Marie Raymond
Le Royaume invisible
Abstraction-Figures-Astres

OPENING > MARCH 9, 2023 > 7PM – 9PM
EXHIBITION > MARCH 9 – APRIL 22, 2023

marie raymond - exhibition 2023 diane de polignac gallery

Visit of the exhibition “Marie Raymond, Le Royaume invisible Abstraction-Figures-Astres”
From March 9 to April 22, 2023.

Abstraction, against all odds
Lucia Pesapane, art historian and curator (extract)

When Marie Raymond began a new series of abstract paintings in 1964, the artist was 56 years old; she would continue to paint, write and be active in the art world for another twenty years. While aware that artistic trends were shifting towards conceptual form and political engagement, she remained faithful to abstraction, which became a source of spiritual support for her, a path leading to the infinity of the cosmos. The cyclic nature of life and the need to raise her gaze to the heavens became pressing issues in 1962 when her son, Yves Klein, died suddenly at the age of 34, a tragedy followed by the birth of her grandson, Yves AMU Klein, a few months later. The abstract allowed her to distance herself from reality and draw it towards a higher sense of harmony. “What speaks to us in a painting is not the anecdote that it tells us, but the elusive game of life, ephemeral and real, always other, always new, eternal in itself.”1  Like other great artists before her, such as Hilma af Klint and Emma Kunz, her paintings represent a visual representation of complex spiritual ideas and investigations. (…)

The invisible kingdom

The period of works entitled Abstraction-Figures-Astres (1964-1989) was marked by the artist’s need to find a representation of the unconscious, in such a way that the inner gaze could find expression in the structures of the visible.

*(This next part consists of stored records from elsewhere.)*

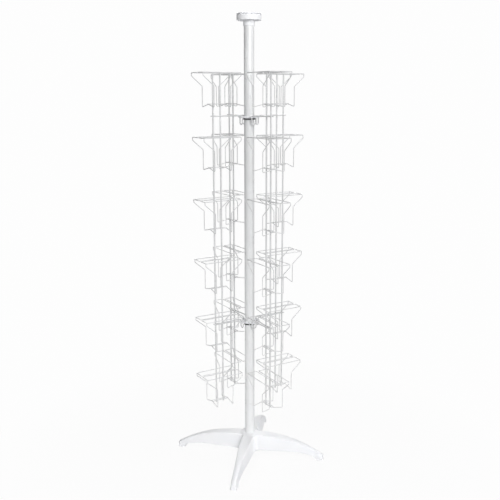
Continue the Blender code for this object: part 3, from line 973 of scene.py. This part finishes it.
# Degrees to the right of the camera, distance, height, height aimed at, size, watts, and spread
# in degrees
SOFTBOXES = {
    "key": (18.0, 3.2, 2.5, 0.80, (1.2, 1.4), 62, 180),
    "base_fill": (-30.0, 1.6, 0.72, 0.02, (0.9, 0.6), 1.68, 76),
    "base_back_fill": (160.0, 1.1, 1.5, 0.05, (0.8, 0.8), 0.15, 70),
    "base_side_fill": (76.0, 1.6, 0.5, 0.03, (0.6, 0.3), 0.30, 36),
    "cap_fill": (38.0, 1.6, 1.80, 1.750, (0.5, 0.3), 0.045, 14),
    "cap_top_fill": (0.0, 0.4, 3.20, 1.750, (0.3, 0.3), 0.075, 8),
    "rear_fill": (180.0, 3.2, 1.8, 0.90, (1.2, 1.6), 38, 180),
}


def build_floor():
    """A round pale floor. It looks almost as bright as the backdrop, with a faint contact
    shadow near the object, and throws a softer light back up."""
    shape = bmesh.new()
    bmesh.ops.create_circle(shape, cap_ends=True, segments=128, radius=14.0)
    floor = bpy.data.objects.new("floor", finished(shape))
    bpy.context.scene.collection.objects.link(floor)
    finish = Finish("pale_floor", 0.9)
    reach = finish.node("ShaderNodeVectorMath")
    reach.operation = "LENGTH"
    finish.feed(reach.inputs[0], finish.place)
    near = finish.mapped(reach.outputs["Value"], 0.4, 1.1, FLOOR_SHADE, 0.0)
    seen = finish.emission(BACKDROP)
    lit = finish.node("ShaderNodeBsdfDiffuse")
    lit.inputs["Color"].default_value = (1.0, 1.0, 1.0, 1.0)
    looks = finish.blend(near, seen, lit.outputs[0])
    is_seen = finish.node("ShaderNodeLightPath").outputs["Is Camera Ray"]
    shader = finish.blend(is_seen, finish.emission(FLOOR_LIGHT), looks)
    finish.feed(finish.tree.nodes["Material Output"].inputs["Surface"], shader)
    finish.tree.nodes.remove(finish.shader)
    floor.data.materials.append(finish.material)


def build_world():
    """Soft light from all round, weak from the left and the rear, before a plain backdrop."""
    world = bpy.data.worlds.new("studio")
    bpy.context.scene.world = world
    world.use_nodes = True
    nodes, links = world.node_tree.nodes, world.node_tree.links
    nodes.clear()
    direction = nodes.new("ShaderNodeTexCoord").outputs["Generated"]
    facing = nodes.new("ShaderNodeVectorMath")
    facing.operation = "DOT_PRODUCT"
    links.new(direction, facing.inputs[0])
    facing.inputs[1].default_value = from_camera(DARK_SIDE)
    shade = nodes.new("ShaderNodeMapRange")
    shade.interpolation_type = "SMOOTHSTEP"
    links.new(facing.outputs["Value"], shade.inputs["Value"])
    for name, number in (("From Min", -0.35), ("From Max", 0.85),
                         ("To Min", WORLD_LIGHT[0]), ("To Max", WORLD_LIGHT[1])):
        shade.inputs[name].default_value = number
    light = nodes.new("ShaderNodeBackground")
    links.new(shade.outputs[0], light.inputs["Strength"])
    light.inputs["Color"].default_value = (1.0, 1.0, 1.0, 1.0)
    backdrop = nodes.new("ShaderNodeBackground")
    backdrop.inputs["Color"].default_value = (BACKDROP, BACKDROP, BACKDROP, 1.0)
    seen = nodes.new("ShaderNodeLightPath").outputs["Is Camera Ray"]
    blend = nodes.new("ShaderNodeMixShader")
    links.new(seen, blend.inputs[0])
    links.new(light.outputs[0], blend.inputs[1])
    links.new(backdrop.outputs[0], blend.inputs[2])
    output = nodes.new("ShaderNodeOutputWorld")
    links.new(blend.outputs[0], output.inputs["Surface"])


def from_camera(degrees):
    """A level direction, counted from the camera's side of the object towards its right."""
    angle = CAMERA_AZIMUTH + math.radians(degrees)
    return Vector((math.sin(angle), -math.cos(angle), 0.0))


def softbox(name, degrees, distance, height, aim, size, power, spread):
    """A soft rectangle of light that stands in a level direction from the object."""
    data = bpy.data.lights.new(name, "AREA")
    data.shape = "RECTANGLE"
    data.size, data.size_y = size
    data.energy = power
    data.spread = math.radians(spread)
    lamp = bpy.data.objects.new(name, data)
    lamp.location = from_camera(degrees) * distance + Vector((0.0, 0.0, height))
    aim = Vector((0.0, 0.0, aim))
    lamp.rotation_euler = (aim - lamp.location).to_track_quat("-Z", "Y").to_euler()
    lamp.visible_camera = False
    bpy.context.scene.collection.objects.link(lamp)


def build_camera():
    data = bpy.data.cameras.new("camera")
    data.lens = LENS
    data.sensor_width = 36.0
    data.shift_x = CAMERA_SHIFT
    camera = bpy.data.objects.new("camera", data)
    spot = from_camera(0.0) * CAMERA_DISTANCE + Vector((0.0, 0.0, CAMERA_HEIGHT))
    camera.matrix_world = (
        Matrix.Translation(spot)
        @ Matrix.Rotation(CAMERA_AZIMUTH, 4, "Z")
        @ Matrix.Rotation(math.pi / 2 - CAMERA_PITCH, 4, "X")
        @ Matrix.Rotation(CAMERA_ROLL, 4, "Z")
    )
    bpy.context.scene.collection.objects.link(camera)
    bpy.context.scene.camera = camera


def build_studio():
    build_floor()
    build_world()
    for name, setting in SOFTBOXES.items():
        softbox(name, *setting)
    build_camera()
    bpy.context.scene.view_settings.view_transform = "Standard"


build_base()
build_feet()
build_pole()
build_cap()
build_cap_sleeve()
build_rings()
build_panels()
finish_hidden_steel()
build_studio()
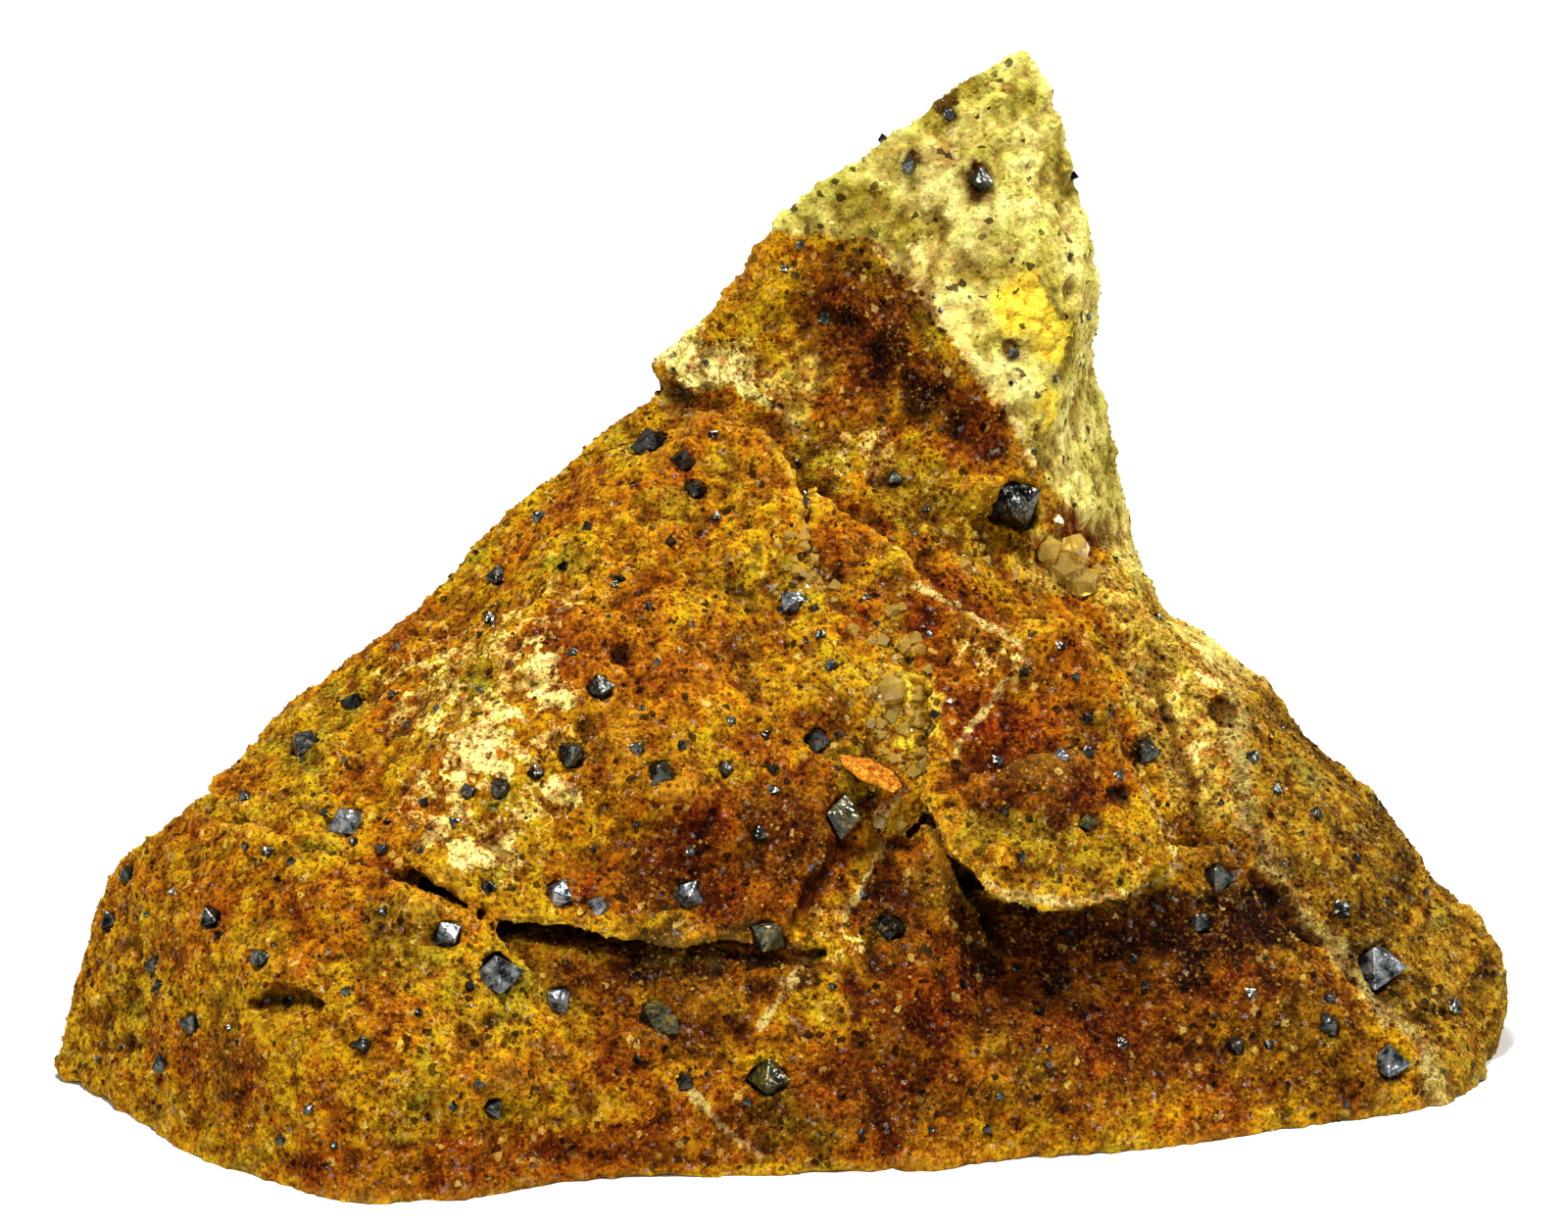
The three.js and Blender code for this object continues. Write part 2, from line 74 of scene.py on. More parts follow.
MM = 0.001
VIEW_TILT = math.radians(20.0)  # the photograph looks down at the rock by this much
LOOK = Vector((0.0, math.cos(VIEW_TILT), -math.sin(VIEW_TILT)))
VIEW_MIDDLE = Vector((0.1, -14.6))  # where across 0 and back 0 lie in the frame, in mm
IN_FRONT = -40.0  # mm, where the rays that look for the surface start
BASE_LEVEL = 1e-7  # metres, below which a point lies in the flat base


def seen(across: float, rise: float, back: float) -> Vector:
    """A place given as the tilted front view shows it.

    Args:
        across: millimetres right of the middle.
        rise: millimetres up in the view.
        back: level millimetres behind the rock's nearest point.

    Returns:
        The place in the frame, in metres.
    """
    height = (rise - back * math.sin(VIEW_TILT)) / math.cos(VIEW_TILT)
    return Vector((across + VIEW_MIDDLE.x, back + VIEW_MIDDLE.y, height)) * MM


def viewed(points: np.ndarray) -> np.ndarray:
    """Where the tilted front view shows points of the frame.

    Args:
        points: the points, in metres.

    Returns:
        The across and rise of each, in mm.
    """
    back = points[:, 1] / MM - VIEW_MIDDLE.y
    rise = points[:, 2] / MM * math.cos(VIEW_TILT) + back * math.sin(VIEW_TILT)
    return np.column_stack((points[:, 0] / MM - VIEW_MIDDLE.x, rise))


def inside_by(places: np.ndarray, outline: Sequence[tuple[float, float]]) -> np.ndarray:
    """How far places in the front view lie inside a closed outline.

    Args:
        places: across and rise of each place, in mm.
        outline: across and rise of the outline's corners, in mm.

    Returns:
        The distance to the outline in mm, negative outside it.
    """
    corners = np.array(outline)
    nearest = np.full(len(places), np.inf)
    inside = np.zeros(len(places), dtype=bool)
    for start, end in zip(corners, np.roll(corners, -1, axis=0)):
        edge = end - start
        offset = places - start
        share = np.clip(offset @ edge / (edge @ edge), 0.0, 1.0)
        nearest = np.minimum(nearest, np.linalg.norm(offset - share[:, None] * edge, axis=1))
        if edge[1]:
            spans = (start[1] > places[:, 1]) != (end[1] > places[:, 1])
            inside ^= spans & (offset[:, 0] < offset[:, 1] * edge[0] / edge[1])
    return np.where(inside, nearest, -nearest)


def linear(hex_colour: str) -> tuple[float, float, float, float]:
    """Converts a colour for a shader's socket.

    Args:
        hex_colour: the sRGB colour, as #RRGGBB.

    Returns:
        Its linear red, green and blue, and full alpha.
    """
    channels = [int(hex_colour[i : i + 2], 16) / 255 for i in (1, 3, 5)]
    curve = [c / 12.92 if c <= 0.04045 else ((c + 0.055) / 1.055) ** 2.4 for c in channels]
    return (curve[0], curve[1], curve[2], 1.0)


def per_metre(size_mm: float) -> float:
    """The texture scale whose pattern repeats about every size_mm."""
    return 1.0 / (size_mm * MM)


def add_node(
    tree: bpy.types.NodeTree,
    kind: str,
    inputs: dict,
    output: int | str = 0,
    stops: Sequence[tuple[float, str]] = (),
    **settings: str,
) -> bpy.types.NodeSocket | None:
    """Adds a node with its settings and links.

    Args:
        tree: the node tree.
        kind: the node's type name.
        inputs: input name or number to a value, or to the socket that feeds it.
        output: the name of the output that is wanted, or its number among the live ones.
        stops: position and sRGB hex colour of each stop, where the node has a ramp.
        settings: the node's own properties.

    Returns:
        That output, or None where the node has none.
    """
    node = tree.nodes.new(kind)
    for name, value in settings.items():
        setattr(node, name, value)
    for index, (position, colour) in enumerate(stops):
        elements = node.color_ramp.elements
        element = elements[index] if index < len(elements) else elements.new(1.0)
        element.position = position
        element.color = linear(colour)
    for key, value in inputs.items():
        socket = node.inputs[key]
        if isinstance(value, bpy.types.NodeSocket):
            tree.links.new(value, socket)
        else:
            socket.default_value = value
    if isinstance(output, str):
        return node.outputs[output]
    live = [socket for socket in node.outputs if socket.enabled]
    return live[output] if live else None


def shaded(name: str, wire: Callable[[bpy.types.NodeTree], dict]) -> bpy.types.Material:
    """Makes a material of one Principled shader.

    Args:
        name: the material's name.
        wire: adds what drives the shader to the tree, and returns the shader's inputs.

    Returns:
        The material.
    """
    material = bpy.data.materials.new(name)
    material.use_nodes = True
    tree = material.node_tree
    tree.nodes.clear()
    shader = add_node(tree, "ShaderNodeBsdfPrincipled", wire(tree))
    add_node(tree, "ShaderNodeOutputMaterial", {"Surface": shader})
    return material


def geometry_tree(name: str, sizes: dict[str, float | int]) -> tuple[bpy.types.NodeTree, dict]:
    """Makes a Geometry Nodes tree with geometry in and out, and named inputs.

    Args:
        name: the tree's name.
        sizes: each named input and its value, which is a whole number for a seed.

    Returns:
        The tree, and the inputs' values by the sockets' identifiers.
    """
    tree = bpy.data.node_groups.new(name, "GeometryNodeTree")
    add = tree.interface.new_socket
    add("Geometry", in_out="INPUT", socket_type="NodeSocketGeometry")
    values = {}
    for word, value in sizes.items():
        kind = "NodeSocketInt" if isinstance(value, int) else "NodeSocketFloat"
        values[add(word, in_out="INPUT", socket_type=kind).identifier] = value
    add("Geometry", in_out="OUTPUT", socket_type="NodeSocketGeometry")
    return tree, values


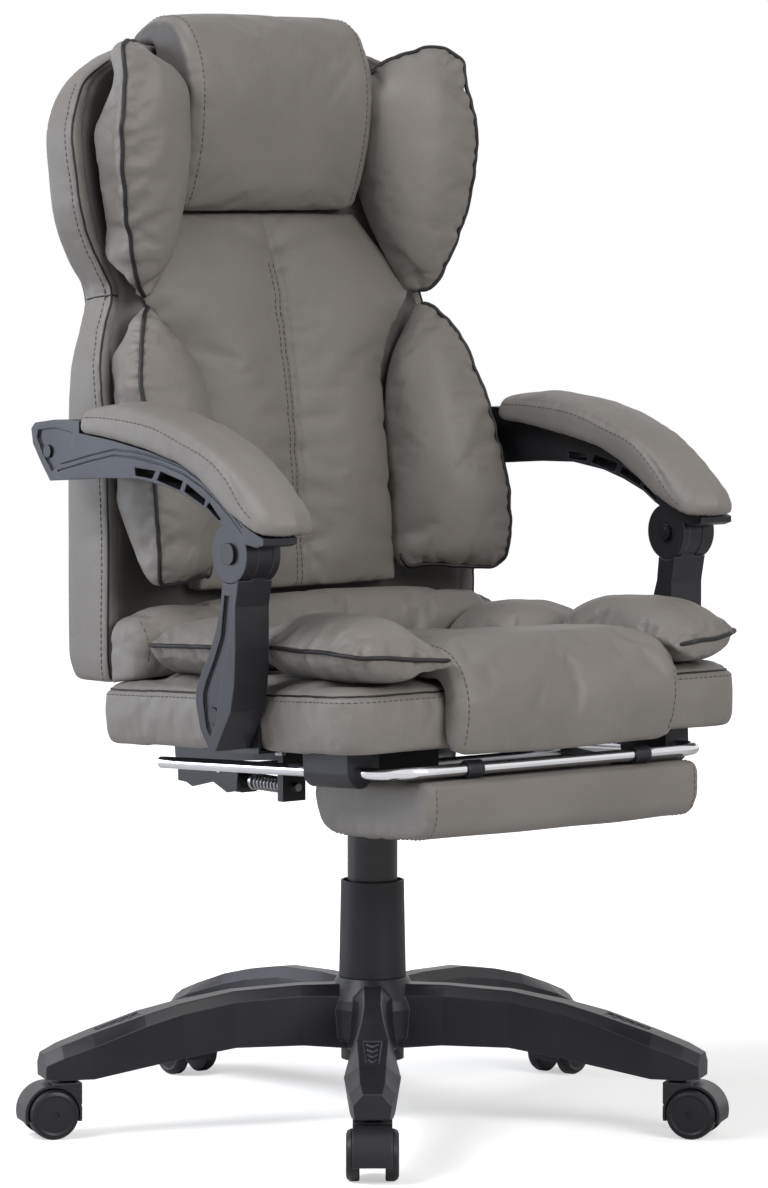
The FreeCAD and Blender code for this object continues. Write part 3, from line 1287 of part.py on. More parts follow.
def pillow(rows, side, hug_end):
    """A piped cushion from its lower to its upper tip, whose back edge lies on the shell's lip."""
    wires = []
    low, high, steps = rows[0][0], rows[-1][0], 16
    for step in range(steps + 1):
        z = low + (high - low) * (0.5 - 0.5 * math.cos(math.pi * step / steps)) ** 0.8
        row = flow(rows, z)
        for column in (0, 2, 4, 6):
            row[column] = BACK_HALF - row[column]
        inner, outer = V(side * row[0], row[1], z), V(side * row[2], row[3], z)
        half, lip = shell_at(max(0, min(1, (z - above("back_bottom")) / mm("back_tall"))))[:2]
        hug = max(0, min(1, (z - low - 12) / 25, (hug_end - z) / 18))
        back_x = row[4] + (half - 9 - row[4]) * hug
        back_y = row[5] + (lip - mm("soft_gap") * 2 - row[5]) * hug - 30 * hug * (1 - hug)
        back, deep = V(side * back_x, back_y, z), V(side * row[6], row[7], z)
        wires.append(Part.Wire([
            arc(inner, (inner + outer) * 0.5 - V(0, row[8], 0), outer),
            arc(outer, (outer + back) * 0.5 + V(side * 3, 0, 0), back), line(back, deep),
            arc(deep, (deep + inner) * 0.5 - V(side * 3, 0, 0), inner),
        ]))
    return loft(wires)


def headrest():
    """The head roll: from the head's lower edge up and over the top of the shell."""
    low, high = HEAD_LOW, SHELL_TOP + mm("head_high")
    top_z = SHELL_TOP + 0.5

    def section(x, inset):
        spots = [
            V(x, 190, low + inset), V(x, 173 + inset, low + 4 + inset), V(x, 143 + inset, low + (high - low) * 0.536),
            V(x, 160 + inset, high - 20 - inset), V(x, 196, high - inset), V(x, 245 - inset, high - 9 - inset),
            V(x, 262 - inset, top_z + 0.5), V(x, 212, top_z + 0.5), V(x, 212, top_z - 30),
        ]
        return smooth_wire(spots, [0, 6, 7, 6, 4, 3, 0, 0, 0])

    half = mm("head_half")
    return loft([section(x, inset) for x, inset in
                 [(-half, 9), (-half + 5, 3), (-half + 16, 0), (0, -1), (half - 16, 0), (half - 5, 3),
                  (half, 9)]], True)


ahead = V(0, -1, 0)
wings, lumbars = {}, {}
for sign in (1, -1):
    wings[sign] = pillow(WING, sign, WING[-1][0] - 56)
    lumbars[sign] = pillow(LUMBAR, sign, LUMBAR[-1][0] - 24)
head = carved(headrest(), [back_shell, back_board], ahead)
centre_channels = carved(centre_back(), [back_shell, back_board], ahead)
for sign in (1, -1):
    head = carved(head, [wings[sign]], V(-sign, 0, 0))
    centre_channels = carved(centre_channels, [wings[sign], lumbars[sign]], V(-sign, 1, 0))
centre_channels = carved(centre_channels, [head], V(0, 0, -1))
feature("back_centre_pad", centre_channels)
feature("headrest", head)
for side, sign in (("left", 1), ("right", -1)):
    feature(f"wing_cushion_{side}", wings[sign])
    feature(f"lumbar_cushion_{side}", lumbars[sign])

anchor = along_x(ANCHOR_IN, ANCHOR_OUT, *REAR, 17)
anchor = anchor.cut(along_x(ANCHOR_IN - 1, ANCHOR_OUT + 1, *REAR, mm("arm_pin") + 0.4))
feature("arm_anchors", Part.makeCompound([anchor, mirrored(anchor)]))

doc.recompute()

# The row's origin is on the floor, under the middle of the whole chair's box.
middle = FreeCAD.Placement(V(-mm("middle_x"), -mm("middle_y"), 0), FreeCAD.Rotation())
for piece in NODES:
    piece.Placement = middle.multiply(piece.Placement)
doc.recompute()
faults = [piece.Name for piece in doc.Objects if {"Invalid", "Error"} & set(piece.State)]
for piece in NODES:
    if piece.Shape.isNull() or not piece.Shape.isValid():
        faults.append(piece.Label)
if faults:
    raise RuntimeError("not sound: " + ", ".join(faults))
os.makedirs("parts", exist_ok=True)
for piece in NODES:
    piece.Shape.exportStep(f"parts/{piece.Label}.step")
print(len(NODES), "sub-parts written")
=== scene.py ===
# %% [markdown]
# # Dressing a reclining office chair
# The frame comes from CAD: steel, nylon, gas lift, castors and plain solids for the foam. This lesson
# puts the looks on it: puffed leather, piping, stitches, moulded nylon and chrome. We load the frame
# first. The gas column's foot is the point that the tables of lines further on are measured from.

# %% Load the frame
import json
import math

import bmesh
import bpy
import numpy as np
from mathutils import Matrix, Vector
from mathutils.bvhtree import BVHTree


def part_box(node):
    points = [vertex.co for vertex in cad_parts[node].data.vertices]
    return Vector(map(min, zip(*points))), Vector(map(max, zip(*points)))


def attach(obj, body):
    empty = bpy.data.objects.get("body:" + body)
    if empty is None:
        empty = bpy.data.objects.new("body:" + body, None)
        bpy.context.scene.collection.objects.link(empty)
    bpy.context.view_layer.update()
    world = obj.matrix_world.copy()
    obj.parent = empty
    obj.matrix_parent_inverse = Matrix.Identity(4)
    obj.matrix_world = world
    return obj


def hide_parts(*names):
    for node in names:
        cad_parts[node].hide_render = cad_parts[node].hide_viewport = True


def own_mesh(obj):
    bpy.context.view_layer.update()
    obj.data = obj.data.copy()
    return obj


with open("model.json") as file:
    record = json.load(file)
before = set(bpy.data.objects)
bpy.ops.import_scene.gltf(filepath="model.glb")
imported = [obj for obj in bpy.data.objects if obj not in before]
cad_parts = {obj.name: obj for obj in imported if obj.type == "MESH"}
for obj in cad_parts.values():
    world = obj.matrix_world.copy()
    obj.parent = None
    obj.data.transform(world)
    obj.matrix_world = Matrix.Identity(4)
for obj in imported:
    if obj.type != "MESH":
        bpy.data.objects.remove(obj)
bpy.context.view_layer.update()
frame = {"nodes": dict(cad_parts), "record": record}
MM = 0.001
COLUMN = np.array([-0.00303, -0.02513, 0])
nodes = frame["nodes"]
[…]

This interest in the transcendent, the esoteric and the occult, which her sister Rose transmitted to her as a child, was rekindled in adulthood by her encounters with various figures in the art world. Indeed, when Marie Raymond arrived in Paris, she shared a studio with Piet Mondrian, whose style of abstract painting was informed by Theosophical teachings. Her son Yves, moreover, was a member of the Rosicrucian Brotherhood from 1948 to 1953 and his art reflected an esoteric dimension. The regular “Lundis de Marie Raymond” (“Marie Raymond’s Mondays”) events organised by the artist in her apartment and studio between 1946 and 1954 brought together a crowd of gallery owners, collectors and artists such as Dufrêne, Hains, Villeglé, Arman, César, Tinguely and probably Eva Aeppli and Niki de Saint Phalle, both of whom were interested in astrology and tarot cards.

This passion for interpreting the stars can be seen in the almost unconscious way in which the dots and lines invade Marie Raymond’s paintings. In several of the artist’s paintings, it is hard to tell if they represent dawn or dusk, the moment of halfsleep that precedes dreams. That moment, which extends beyond the boundaries of rationality, became a source of inspiration for the artist, as it had been for the surrealists. In 1961, Max Ernst created “Cryptographies”, secret writings that “hold no mystery for someone who has eyes to see and signs to interpret”, an obvious reference to pataphysics and surrealist automatic writing. Raymond’s 1969 work, Naissance des étoiles , recalls this process and resonates with the suggestion of the emergence of ever-new stars.